Investigation of support tools and methodology for evaluation of AI methods


  • Sidney Rydström
  • Ronnie Johansson

Publish date: 2023-04-12

Report number: FOI-R--5453--SE

Pages: 42

Written in: Swedish


  • artificial intelligence
  • AI
  • machine learning
  • evaluation
  • benchmarking
  • reproducibility
  • support tools


Development of methods regarding artificial intelligence (AI) takes place at an impressive speed, which entails extensive demands for effective investigation regarding possible benefits and applications. This report concerns the evaluation of AI methods through tools for comparisons, performance measurement, and demonstration. The topic of how to compare and evaluate AI systems is extensive and lacks a universal tool, which is why domain-specific resources are currently required. However, the report identifies useful common denominators, such as reproducibility through, for example, version control, cataloguing of experiments, and streamlined documentation.
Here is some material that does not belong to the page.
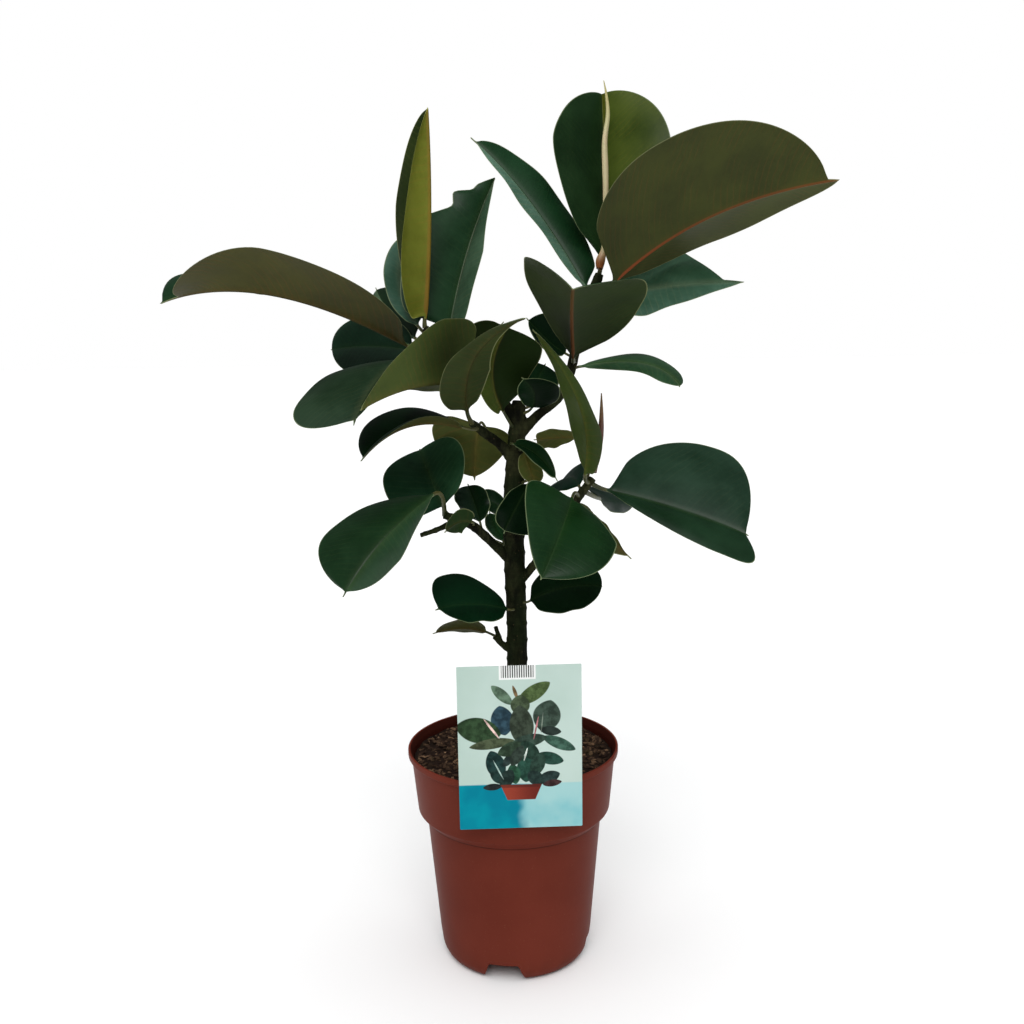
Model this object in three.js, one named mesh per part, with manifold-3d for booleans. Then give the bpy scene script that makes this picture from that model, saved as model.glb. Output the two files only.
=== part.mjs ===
// A potted rubber plant: nursery pot, soil, stem with branches, leaves, two buds and a picture label.
// Millimetres, +Z up. The origin is on the floor, on the pot's axis; -Y is the front.
import * as THREE from 'three';
import { mergeVertices } from 'three/addons/utils/BufferGeometryUtils.js';
import Module from 'manifold-3d';

const wasm = await Module();
wasm.setup();

// ---- driving dimensions ----
const RIM_RADIUS = 96;
const POT_HEIGHT = 198;
const POT_WALL = 1.6;
const LIP_HEIGHT = 6;
const COLLAR_TOP_RADIUS = 93;
const COLLAR_LOW_RADIUS = 88;
const BODY_TOP_RADIUS = 80;
const BODY_LOW_RADIUS = 70.4;
const BODY_LOW_Z = 24;
const STEP_LOW_Z = 133;
const STEP_HIGH_Z = 141;
const FOOT_RADIUS = 61;
const FLOOR_UNDERSIDE_Z = 17;
const FLOOR_TOP_Z = 18.6;
const NOTCH = { count: 4, bottomWidth: 39, topWidth: 25, turn: -0.17 };
const DRAIN = { radius: 6, ringRadius: 48 };
const SOIL_TOP_Z = 189;
const SOIL_CROWN = 3;
const LABEL = { width: 103, height: 142, thick: 0.6, bottomZ: 161, shiftX: 2, turn: 0.04 };
const TONGUE = { width: 18, drop: 9 };
const GAP = 0.35;
const STALK_RADIUS = 2.2;
const BLADE_THICK = 0.9;
const RIB_THICK = 2.2;

const COLOURS = {
  pot: 0x6b3023, soil: 0x2c1d14, stem: 0x453a2a, leaf: 0x24402f, young: 0x8a9440, sheath: 0xcfc3a0,
  bud: 0x5b3a30, label: 0xc4dfd0,
};

// ---- stem: each branch is a list of [x, y, z, radius] along its axis ----
const BRANCHES = {
  trunk: [[3, 0, 142, 9.2], [4, 0, 206, 9.2], [5, 0, 282, 9.1], [5, 0, 319, 9.1], [4, 0, 370, 9.2],
    [4, 0, 424, 9], [7, 0, 469, 8], [9, 0, 502, 6.8], [10, 0, 512, 5.4]],
  low: [[4, 0, 284, 4], [-8, -2, 293, 3], [-15, -4, 301, 2.4]],
  low_stub: [[-10, -3, 296, 2.6], [-14, -3, 310, 1.8]],
  left_low: [[4, 0, 368, 6], [-14, -6, 386, 4.2], [-31, -16, 404, 4], [-46, -24, 413, 3.6],
    [-57, -25, 416, 3]],
  twig: [[-45, -24, 412, 3], [-60, -27, 405, 2.4], [-77, -31, 400, 2]],
  mid: [[5, 0, 460, 6], [-7, -8, 475, 4.2], [-19, -16, 485, 4], [-31, -26, 496, 3.2]],
  left_top: [[8, 0, 490, 5.5], [-6, -8, 515, 4.6], [-31, -16, 537, 4.2], [-53, -17, 557, 4.2],
    [-69, -14, 576, 3.4]],
  right_mid: [[4, 0, 348, 6], [20, -8, 366, 3.6], [40, -20, 401, 3.6], [58, -27, 428, 3.8],
    [72, -29, 447, 3.4]],
  right_top: [[8, 0, 481, 6], [26, -2, 499, 4.2], [44, -4, 514, 4], [54, -8, 535, 4.2],
    [63, -8, 572, 4.4], [73, -8, 601, 4.6], [80, -8, 619, 3.8]],
};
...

Considering the area's impressive rate of development, it is crucial to apply tools with good flexibility for users. Benchmarking is usually the term used for evaluating performance through comparisons. The report describes the usage within AI and its subfield machine learning (ML) specifically, apart from tools intended for producing, compiling, and comparing the results. Usually, benchmarking uses data sets, which entails limitations; hence, environment-based evaluation is required, for example, evaluation of reinforcement learning and multi-agent systems. In industry, MLOps is a methodology for developing, distributing and deploying ML models, usually through technology infrastructures called AI/ML platforms. Some parts of the platforms are relevant; however, there are many available alternatives hence the presentation of services for investigating and comparing the platforms.